Open-EO / openeo-processes

Interoperable processes for openEO's big Earth observation cloud processing.
https://processes.openeo.org
Apache License 2.0
49 stars 14 forks source link

load_stac: scale_and_offset #503

Open clausmichele opened 2 months ago

clausmichele commented 2 months ago

Proposed Process ID: load_stac Proposed Parameter Name: scale_and_offset Optional: yes, default: False

Context

Recently, after the introduction of the new Sentinel-2 processing baseline, an offset has been introduced (additionally to the scale, which was already present). Previously, since the conversion from digital number (DN) (the actual values in the S2 files) to reflectances was performed only by applying the scale factor, for many applications it was the same as using DN (in many indexes, the scale factor is being neglected). Now, both have to be applied in order to obtain meaningful results.

Some GitHub issues discussing about this topic: https://github.com/Element84/earth-search/issues/9 https://github.com/Element84/earth-search/issues/23 https://github.com/opendatacube/odc-stac/issues/55

@jdries @dthiex How do you manage this for the SENTINEL2_L2A collections?

Description

if scale_and_offset is True, apply them automatically. They should be available in the raster:bands extension metadata.

Data Type

boolean

Additional changes

dthiex commented 1 month ago

In SH itself we follow this approach (we have a harmonization parameter which if set to true will already compensate the offset).

In openEO SH I believe we don't support setting the parameter so we apply the default meaning we request harmonize DN so DN = 10000*Reflectance is still true.

In my feeling this should though not be part of the load_stac process as it's very specific to the case "I load L2A raw DNs but I want to get Reflectance values".

jdries commented 1 month ago

we currently also configure the behaviour per collection, but most of them require the user to explicitly do it, which is annoying.
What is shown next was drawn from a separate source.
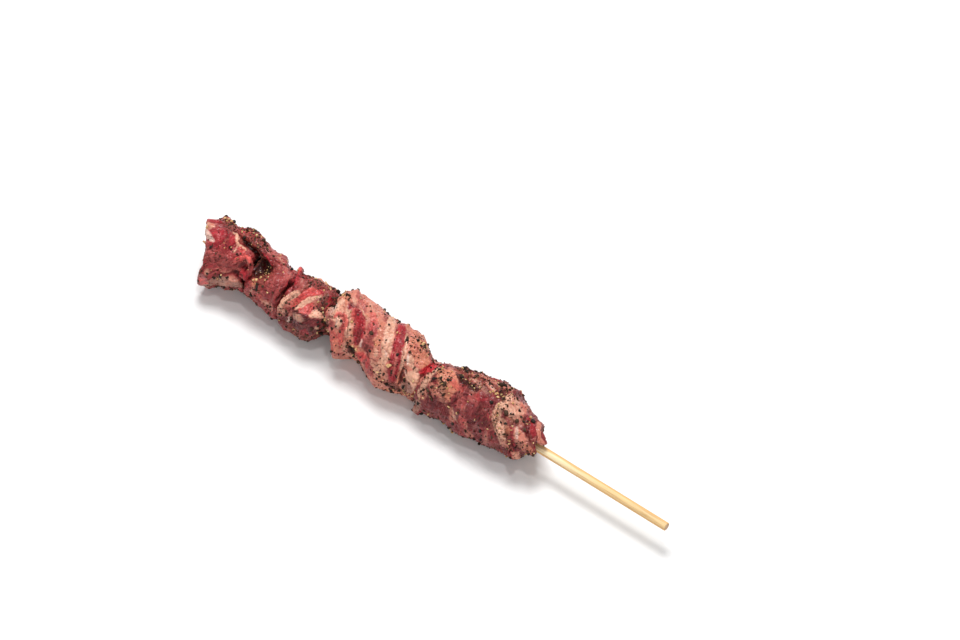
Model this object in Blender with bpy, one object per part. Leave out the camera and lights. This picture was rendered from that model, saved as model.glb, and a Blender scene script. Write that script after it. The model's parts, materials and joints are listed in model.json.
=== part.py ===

For Sentinel-2 we make sure to convert to the 'standard' scaling factor of 0.0001, to avoid issues with the new processing baseline. It would be nice to have a generic solution for load_collection as well.

soxofaan commented 1 month ago

yeah, it would be nice if this could be addressed the same way in both load_collection and load_stac.

Side note: I wonder if there isn't a more generic or future-proof parameter name than scale_and_offset to not be limited to just scale and offset transforms. For example in the SH link of Daniel I see clamping of negative values.

m-mohr commented 1 month ago

For load_collection the original idea was to have these information in metadata and then apply it automatically during data loading. Is this done? I think I'd assume the same in load_stac by default, if the metadata is given.

clausmichele commented 1 month ago

For load_collection the original idea was to have these information in metadata and then apply it automatically during data loading. Is this done? I think I'd assume the same in load_stac by default, if the metadata is given.

Currently it is not specifically mentioned in the load_stac description. We would have to specify that if the raster extension is available and the scale and/or offset values as well, we apply it. However, I would prefer being able to switch it on/off depending on the use case, since applying it automatically several times changes the data type (like from uint8 to float32 or float64) and requires much more space and resources.

For the load_collection process, as @m-mohr mentions, even for me it is enough to document it in the metadata to keep it as simple and efficient as possible.

soxofaan commented 1 month ago

For load_collection the original idea was to have these information in metadata and then apply it automatically during data loading. Is this done?

You mean "apply automatically" by client or backend?

If it's automatically to be done by the backend, what is the point of exposing this as collection metadata? Or worse: you even risk the user/client doing the normalization again because of the misunderstand about getting raw DN values or physical values.

In any case, in the VITO backend we don't automatically normalize/harmonize for memory/performance reasons (e.g. if the raw data is uint8, we want to have the option to keep that type when it's not necessary to convert to more memory-heavy floats/doubles). For example if you download SENTINEL2_L2A (B02, B03, B04) without processing, you get values roughly in the [0-10k] range, instead of reflectances in the [0-1] range. This is obviously a basic behavior we can not change suddenly. Backend-side auto-normalization should be an opt-in feature, e.g. with the proposed scale_and_offset parameter.

It could also be a client feature (opt-in again) to automatically add a apply node to do rescaling based on collection metadata.

clausmichele commented 1 month ago

The load_collection discussion is a bit off topic in my opinion, let's focus on load_stac!

@soxofaan doing it client side seems more a workaround to me, since it wouldn't be documented in the openEO processes docs and also not available in the same way in the other clients.

Anyway, if we can't agree to have an additional parameter, we should at least document what is the default behaviour of load_stac concerning these parameters (which could also be embedded in the geoTIFF metadata, not only in the STAC metadata).